雛祭りの習わしとコンパクトな雛人形・そして外国で着物の商いをしているかのような日常

古布の木目込み雛人形「東宮五人飾り屏風付」

今日は3月3日の雛祭りで日曜日。

 

雛祭りは上巳(じょうし)の節句ともいい、上巳とは3月最初の巳(み)の日のことで、中国では忌日(いみひ)とされ、邪気に見舞われやすいとされた日です。

平安時代には、貴族が自分の災厄を代わりに引き受けさせた紙人形を川に流す「流し雛」が行われました。

やがて豪華なお雛様を飾ってお祝いするようになり、女の子の健やかな成長を願う行事として今に至っています。

 

 

 

古布の木目込み雛人形「東宮五人飾り屏風付」
古布の木目込み雛人形「東宮五人飾り屏風付」

 

小さな女の子がいる先は、雛人形を飾りささやかなお祝いをされたのではないでしょうか?

 

 

そんな需要を見込んで木目込み雛人形を採り上げていますが、昔のような七段飾りからコンパクトサイズへと変わり始めていて、場所の取らないお雛様飾りが主流になっています。

 

雛人形に限らず、昔と変わらなというものは極めて少なくて、変わっていくものだと思っております。

 

ここからが本題ですが、昔は着物のことが分かっていても着物を着なくなった世代が溢れていて、着物が分からない人がとても多くなっています。

 

今日も新規のお客様が黒留袖と帯を2本持って来て、留袖に帯なのかを見て欲しいと相談をいただいたお客様がいました。

 

妹の結婚式に留袖を着てもいいかの相談もあり、女性の第一礼装となるものなので、安心して着ていただけるものだと話をさせていただきましたが、お持ちになられた帯が問題です。

 

一つは塩瀬の染め名古屋帯で、留袖に締める帯ではありません。

染帯は小紋や紬などの街着に合わせることの多い帯で、お持ちいただいた帯はまさにそんな性格の帯でした。

 

もう一人は白地のお太鼓柄で幾何学模様のおしゃれっぽい袋帯で、黒留袖に合わせることができても、シックリ来るとは言いにくい帯です。

 

そればかりか、草履とバッグ、帯〆帯揚げは、お若い年齢のときに愛用していたピンク系の物しかないというのです。

 

相談を受けた側としてとても言いにくいことでしたが、今の現状では黒留袖が着れないことをお話させていただきました。

 

黒留袖を着ようとしていらっしゃる方は40代前半のとても綺麗な奥様です。

自分用に作ってあった黒留袖がタンスにしまい込まれていることを知り、実のお母様とご一緒にご相談にお越しになられたのですが、この時点で立ち往生。

 

この件は午後に改めてご主人様と来店があり、足りないものは新しくご準備されて着物が着れるまでになりました。

 

他にも着物が詳しくない方の話題で、入学式に着付けを依頼せていまして、事前に着物を着るのに必要なものをお持ちくださるように話をしていたのですが、その方が着物や和装小物を持って来店されました。

 

お客様の目の前で確認させていただくと、着物は色無地で少しシワが目に付くものの帯や長襦袢は問題はなさそうです。

和装小物を確認して見ると肌着がありません。

そのことをお客様にお話すると、上の子に入学式にはいつも使っている肌着のままで着付けをしてもらったと話されるのです。

 

「そんなの在り?」と言いたかったのですが、新規のお客様だけに必要性を話すと、「浴衣の下に着や肌着でもいいの?」と言うから、それを持って来ていただくように伝えた次第です。

 

 

このような感じで、呉服店と関係を持たない新規のお客様は、着物がまったく分からないとと言っても過言ではありません。

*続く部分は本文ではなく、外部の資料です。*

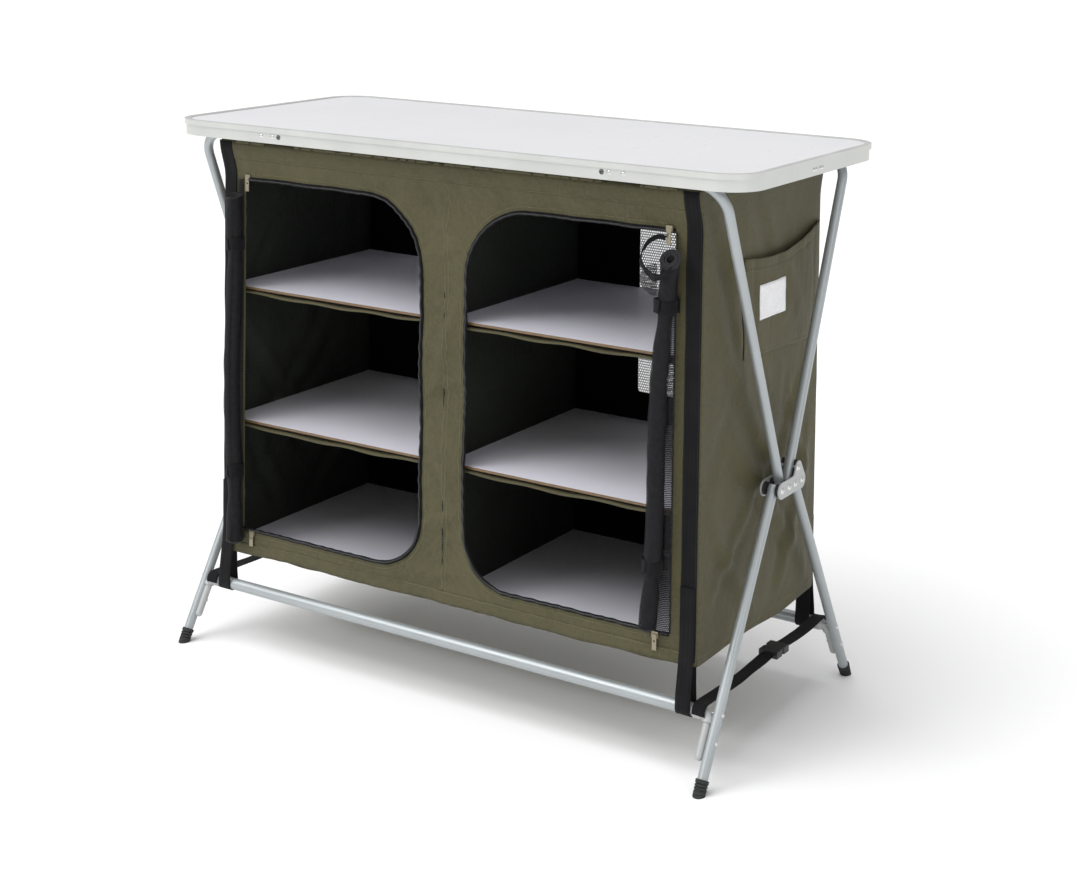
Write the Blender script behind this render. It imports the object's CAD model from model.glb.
import math

import bpy
from mathutils import Matrix, Vector, noise
from mathutils.geometry import delaunay_2d_cdt


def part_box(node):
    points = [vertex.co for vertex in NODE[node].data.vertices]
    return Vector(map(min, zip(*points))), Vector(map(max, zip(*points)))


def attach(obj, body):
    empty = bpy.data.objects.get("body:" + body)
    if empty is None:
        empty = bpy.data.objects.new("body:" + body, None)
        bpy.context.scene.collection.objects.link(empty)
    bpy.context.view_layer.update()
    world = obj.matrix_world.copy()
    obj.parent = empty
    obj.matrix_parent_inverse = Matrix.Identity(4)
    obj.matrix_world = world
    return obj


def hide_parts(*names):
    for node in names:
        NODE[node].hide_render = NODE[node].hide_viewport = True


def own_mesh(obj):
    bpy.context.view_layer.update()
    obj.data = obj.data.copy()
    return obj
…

有難いことにこの店には新規のお客様が多く来ていただけるようになりましたが、着物相談となるととても気を遣います。

 

価値が判らない人に、価値ある着こなし方を説明すると、その金額の高さに驚かれることが多くあって、離れていくことが少なくないからです。

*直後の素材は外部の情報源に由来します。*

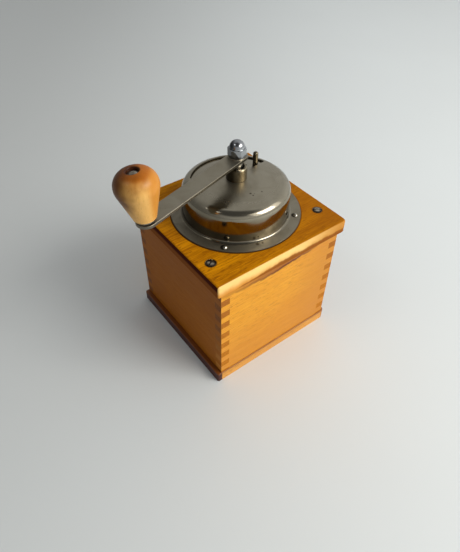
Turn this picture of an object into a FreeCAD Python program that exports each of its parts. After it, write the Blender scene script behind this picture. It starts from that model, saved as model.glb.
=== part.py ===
import FreeCAD, Part

import math
import os

import Sketcher

# Hand crank coffee grinder: a finger-jointed beech box with a drawer, a domed steel hopper
# with a sliding filler shutter, and a conical burr mill hung in the top board.
# Millimetres, +Z up, origin at the bottom centre of the base board, drawer front towards -Y.

DIMENSIONS = [
    # box
    ("base_wide", 126), ("base_deep", 123), ("base_thick", 9.7), ("base_round", 0.9),
    ("box_wide", 118), ("box_deep", 121), ("box_height", 99.3), ("panel_thick", 8),
    ("finger_height", 6.27), ("top_finger_height", 9.9),
    ("finger_count", 8),
    ("board_side", 128), ("board_thick", 10.5), ("board_round", 1.8), ("corner_round", 1.6),
    ("worn_corner", 4.5),
    ("well_radius", 34),
    # drawer
    ("bay_width", 80), ("bay_height", 42), ("drawer_gap", 0.4),
    ("drawer_depth", 90), ("drawer_side_height", 38), ("drawer_wall", 6), ("drawer_floor", 3),
    ("floor_groove", 3), ("floor_lift", 2), ("runner_height", 12),
    ("kicker_height", 6), ("kicker_width", 17), ("pull_radius", 8), ("pull_length", 15),
    ("pull_foot", 5.4), ("pull_waist", 4), ("waist_height", 5.1), ("swell_height", 10.2),
    ("swell_radius", 6.4), ("pull_crown", 4.8), ("pull_bore", 9.2), ("knob_screw_crown", 1.6),
    ("soft_edge", 0.8),
    # dome and shutter
    ("sheet_thick", 1), ("dome_radius", 43), ("flange_radius", 53), ("foot_round", 2.2),
    ("wall_height", 20.5), ("shoulder_radius", 7.5), ("shoulder_angle", 80),
    ("mouth_inner", 13), ("mouth_outer", 36.3), ("mouth_start", 193), ("mouth_end", 320.6),
    ("mouth_corner", 1.6), ("shutter_gap", 0.35), ("shutter_thick", 0.8), ("shutter_skirt", 2.5),
    ("shutter_start", 189.5), ("shutter_end", 324),
    ("pin_angle", 199.5), ("pin_orbit", 28), ("pin_radius", 2.15), ("pin_height", 11.6),
    ("pin_tail", 0.8),
    # bearing on the dome
    ("collar_radius", 8.2), ("collar_height", 10), ("neck_radius", 5.95), ("neck_end", 145),
    ("ring_radius", 9.5), ("ring_thick", 1.1), ("ring_top", 147.75), ("running_gap", 0.05),
    ("collar_mouth", 6.2), ("collar_funnel", 2.4), ("collar_edge", 0.8),
    # crank
    ("crank_angle", 15.83), ("shaft_radius", 4.5), ("stud_radius", 4), ("arm_base", 166.2),
    ("arm_thick", 2.4), ("arm_width", 14), ("arm_reach", 96.04), ("arm_tail", 9.5),
    ("arm_edge", 0.5),
    ("flat_half", 3.2), ("fit_gap", 0.03), ("washer_thick", 0.8), ("washer_radius", 6.3),
    ("nut_flats", 12.5), ("nut_height", 6.8), ("nut_dome", 5.9), ("nut_top", 182),
    ("nut_bevel", 0.58), ("stud_end", 176.3), ("end_gap", 0.3),
    # handle
    ("knob_lean", 6.4), ("lean_way", -40), ("lean_gap", 0.85), ("lean_clearance", 0.33),
    ("knob_foot", 7.9), ("knob_flare", 13.8), ("knob_crown", 10.5), ("knob_top", 36.8),
    ("flare_drop", 14), ("foot_soft", 1.4), ("lip_soft", 0.9), ("lip_drop", 0.4),
    ("knob_recess", 4.2), ("recess_depth", 3.6), ("knob_rise", 0.3),
    ("spindle_radius", 2.8), ("spindle_neck", 2.2), ("spindle_head", 2.7), ("head_edge", 0.5),
    ("head_crown", 0.8), ("end_washer", 3.8), ("rivet_radius", 4.4), ("rivet_thick", 1.4),
    # mill
    ("housing_rim", 41.5), ("funnel_mouth", 33.5), ("rim_thick", 1.5), ("burr_seat", 20.5),
    ("cast_wall", 3.5), ("seat_top", 104), ("housing_end", 82), ("well_gap", 0.3),
    ("burr_teeth", 18), ("tooth_half", 1.1), ("ring_burr_top", 102), ("ring_burr_wide", 17.5),
    ("ring_burr_narrow", 14.5), ("cone_top", 101), ("cone_end", 83.2), ("cone_narrow", 8),
    ("cone_wide", 13.9), ("tooth_margin", 2), ("ring_tooth_depth", 0.4), ("cone_tooth_depth", 0.2),
    ("burr_pin_radius", 1.2), ("burr_pin_height", 90), ("bridge_screw_head", 3),
    ("bridge_screw_short", 4), ("lug_hole_short", 2),
    ("lug_orbit", 28), ("lug_radius", 5), ("lug_top", 96),
    ("bridge_thick", 6), ("bridge_width", 14), ("boss_radius", 8), ("boss_end", 68),
    ("bore_step", 72.4), ("journal_end", 74.6), ("thrust_thick", 1.5), ("thrust_radius", 3.6),
    ("adjuster_shank", 3), ("adjuster_head", 9), ("adjuster_top", 65), ("adjuster_end", 59),
    ("knurl_count", 24), ("knurl_depth", 0.5),
    ("spring_wire", 0.6), ("spring_orbit", 5.9), ("spring_pitch", 3),
    ("seat_base", 120), ("seat_height", 2), ("seat_radius", 8),
    # fasteners
    ("screw_head", 4.1), ("screw_shank", 1.9), ("screw_length", 28), ("screw_crown", 0.9),
    ("hole_gap", 0.1), ("slot_width", 0.9), ("slot_depth", 1.3), ("slot_angle", 35),
    ("top_screw_x", 53.3), ("top_screw_y", 40),
    ("nail_orbit", 48.6), ("nail_angle", 43), ("nail_head", 2), ("nail_crown", 1.4),
    ("nail_shank", 0.75), ("nail_length", 8), ("rim_screw_crown", 1.5),
    ("rim_screw_orbit", 37.8), ("rim_screw_head", 3), ("rim_screw_shank", 1.3),
]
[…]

なのでお客様の顔色を見ながら話をしないとなりません。

 

 

外国で着物の商いをしているかのようで、ここが昔と大きく変わった接客法かと思っています。

 

着物を知らないことを逆手の取ってトリック商法が通用する時代とも言えますが、この先も着物が分からない人が増えていくことでしょう。

 

その現実を受け止めて、少しでも着物初心者に優しい店が作れたらと思っています。

 

なぜか今日は新規客の多い一日でした。

春が来たからでしょうが、私の店を選んでくださったことに感謝しないといけませんね。